Posted by Scott Von Doviak

It’s time for another all-night marathon, so put on a pot of coffee, find the sweet spot on the couch and join me for a nocturnal journey into the shadowy world of the mockbuster. (If you’re not sure what a mockbuster is, here’s a handy primer.)

12 midnight. We begin with the latest mockbuster from the good people at the Asylum, Allan Quatermain and the Temple of Lost Skulls. I’ll bet you can guess which blockbuster-in-waiting occasioned the release of this one. Although the character of Allan Quatermain actually predates the creation of Indiana Jones by nearly a century, his reappearance now is a case of history repeating itself. Temple of Skulls is based on H. Rider Haggard’s 1885 novel King Solomon’s Mines, as was the 1985 film starring Richard Chamberlain, a mockbuster before they had a word for it. (Back then, we charitably called it a Raiders of the Lost Ark ripoff.) This doesn’t stop the producers from claiming that Allan Quatermain inspired Indiana Jones, which is partially true but certainly misleading in this context. In any case, there is no temple of skulls in the movie, so you can bet it was retitled once Lucasfilm announced the name of the latest Indiana Jones flick. Anyway, as Temple of Skulls begins, two rugged prospector types in South Africa find the map to King Solomon’s mines. Not trusting each other, they split it in half to ensure they’ll stick together. Shortly thereafter they are attacked by Zulus and the map pieces blow away. Some time later, rugged great white hunter Quatermain (Sean Michael) gets his hands on one half.

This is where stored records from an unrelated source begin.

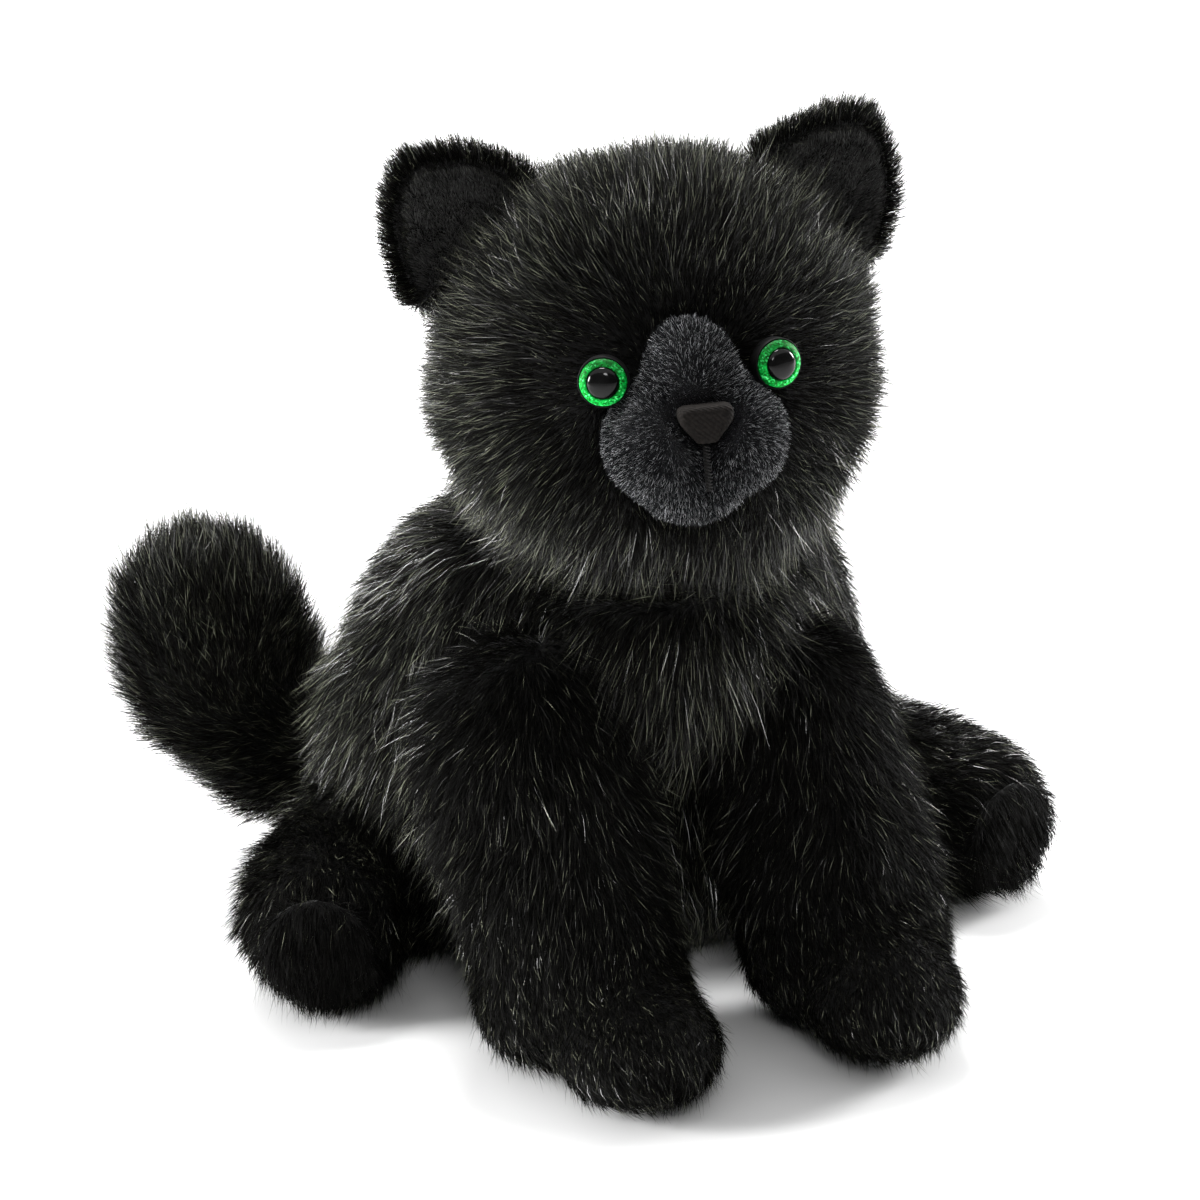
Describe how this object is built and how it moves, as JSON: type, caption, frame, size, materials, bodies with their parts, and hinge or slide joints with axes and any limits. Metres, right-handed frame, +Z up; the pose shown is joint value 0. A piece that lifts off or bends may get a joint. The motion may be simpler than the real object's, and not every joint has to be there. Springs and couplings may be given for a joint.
{
  "type": "plush cat",
  "caption": "Sitting plush cat with long-pile skins over stuffing, a short-pile muzzle, safety eyes, upright ears, forelegs in front, hind legs out to the sides and a raised tail",
  "frame": {"origin": "middle of the flat seat under the body", "axes": "+Z up, -Y the way the cat faces, +X to the cat's own left"},
  "size_m": [0.2248, 0.2218, 0.2188],
  "materials": {
    "long_pile": "matte",
    "short_pile": "matte",
    "nose_cloth": "matte",
    "thread": "matte",
    "eye_green": "glossy",
    "eye_black": "glossy",
    "washer": "satin",
    "filling": "matte",
    "pellets": "matte"
  },
  "bodies": {
    "body": {"body_skin": "long_pile", "body_filling": "filling", "pellet_bag": "pellets"},
    "neck": {"neck_core": "filling"},
    "head": {"head_skin": "long_pile", "head_filling": "filling", "muzzle_skin": "short_pile", "muzzle_filling": "filling", "nose": "nose_cloth", "mouth_thread": "thread", "eye_cup_left": "eye_black", "eye_iris_left": "eye_green", "eye_pupil_left": "eye_black", "eye_washer_left": "washer", "eye_cup_right": "eye_black", "eye_iris_right": "eye_green", "eye_pupil_right": "eye_black", "eye_washer_right": "washer"},
    "ear_left": {"ear_back_left": "long_pile", "ear_lining_left": "short_pile"},
    "ear_right": {"ear_back_right": "long_pile", "ear_lining_right": "short_pile"},
    "front_leg_left": {"front_leg_skin_left": "long_pile", "front_leg_filling_left": "filling"},
    "front_leg_right": {"front_leg_skin_right": "long_pile", "front_leg_filling_right": "filling"},
    "hind_leg_left": {"hind_leg_skin_left": "long_pile", "hind_leg_filling_left": "filling", "hind_sole_left": "short_pile"},
    "hind_leg_right": {"hind_leg_skin_right": "long_pile", "hind_leg_filling_right": "filling", "hind_sole_right": "short_pile"},
    "tail": {"tail_skin": "long_pile", "tail_filling": "filling"}
  },
  "joints": [
    {"name": "neck_turn", "type": "hinge", "parent": "body", "child": "neck", "pos_m": [-0.001, -0.05, 0.147], "axis": [0, 0, 1], "range_deg": [-25, 25], "stiffness_Nm_per_rad": 0.8},
    {"name": "head_nod", "type": "hinge", "parent": "neck", "child": "head", "pos_m": [-0.001, -0.05, 0.147], "axis": [0.9969, -0.0785, 0], "range_deg": [-10, 8], "stiffness_Nm_per_rad": 1},
    {"name": "ear_fold_left", "type": "hinge", "parent": "head", "child": "ear_left", "pos_m": [0.04011, -0.05215, 0.195], "axis": [0.7288, -0.0574, -0.6823], "range_deg": [-20, 14], "stiffness_Nm_per_rad": 0.02},
    {"name": "ear_fold_right", "type": "hinge", "parent": "head", "child": "ear_right", "pos_m": [-0.03964, -0.04587, 0.195], "axis": [0.7288, -0.0574, 0.6823], "range_deg": [-20, 14], "stiffness_Nm_per_rad": 0.02},
    {"name": "shoulder_left", "type": "hinge", "parent": "body", "child": "front_leg_left", "pos_m": [0.027, -0.064, 0.076], "axis": [1, 0, 0], "range_deg": [-18, 4], "stiffness_Nm_per_rad": 0.5},
    {"name": "shoulder_right", "type": "hinge", "parent": "body", "child": "front_leg_right", "pos_m": [-0.04, -0.064, 0.08], "axis": [1, 0, 0], "range_deg": [-18, 4], "stiffness_Nm_per_rad": 0.5},
    {"name": "hip_left", "type": "hinge", "parent": "body", "child": "hind_leg_left", "pos_m": [0.052, 0.002, 0.028], "axis": [0, 0, 1], "range_deg": [-10, 8], "stiffness_Nm_per_rad": 0.5},
    {"name": "hip_right", "type": "hinge", "parent": "body", "child": "hind_leg_right", "pos_m": [-0.052, 0.002, 0.028], "axis": [0, 0, -1], "range_deg": [-10, 8], "stiffness_Nm_per_rad": 0.5},
    {"name": "tail_swing", "type": "hinge", "parent": "body", "child": "tail", "pos_m": [-0.014, 0.046, 0.032], "axis": [0, 0, 1], "range_deg": [-18, 2], "stiffness_Nm_per_rad": 0.4}
  ]
}
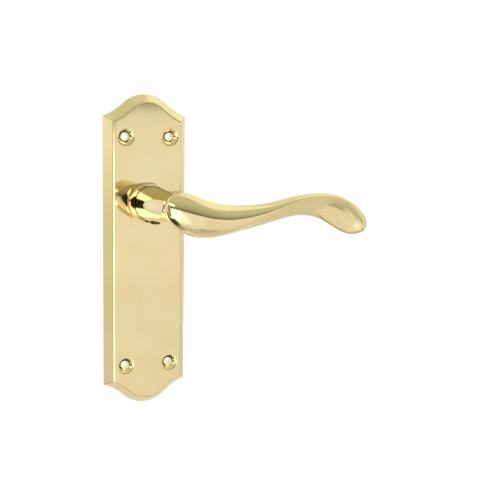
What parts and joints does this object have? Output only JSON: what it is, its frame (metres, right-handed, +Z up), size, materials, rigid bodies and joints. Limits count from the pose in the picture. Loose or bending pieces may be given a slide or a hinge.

12:20 am. I’m trying to figure out when this movie is set. We’ve got coal-burning trains, ladies in frilly frocks, black dudes in hip-hop hats and Nazi references. So I guess…some time in the last 70 years or so? Anyway, Quatermain has teamed up with Sir Henry and Lady Anna, a wealthy couple with the other half of the map. They are being pursued by Quatermain’s arch-nemesis, a scenery chewer straight out of an old Hammer horror movie.

12:30 am. Here we have a five-mile-an-hour chase between a truck and a locomotive engine. It’s like someone stuck a Monty Python sketch in the middle of the movie.

12:45 am. Our heroes dodge CGI bugs, then encounter a (real) rhino. This scene is edited Survivor-style; we have no idea if the rhino is even in the same hemisphere as Quatermain and the gang.

1:00 am. In fine National Geographic tradition, Quatermain and company are captured by bare-breasted natives. There is a bizarre CGI Zulu head-removal ritual.

1:15 am. I was expecting pretty much constant action and zero plot from Temple of Skulls, but that’s not actually the case. For all I know, it’s a reasonably faithful adaptation. I must give the Asylum credit for scenery at least; the movie is purty to look at.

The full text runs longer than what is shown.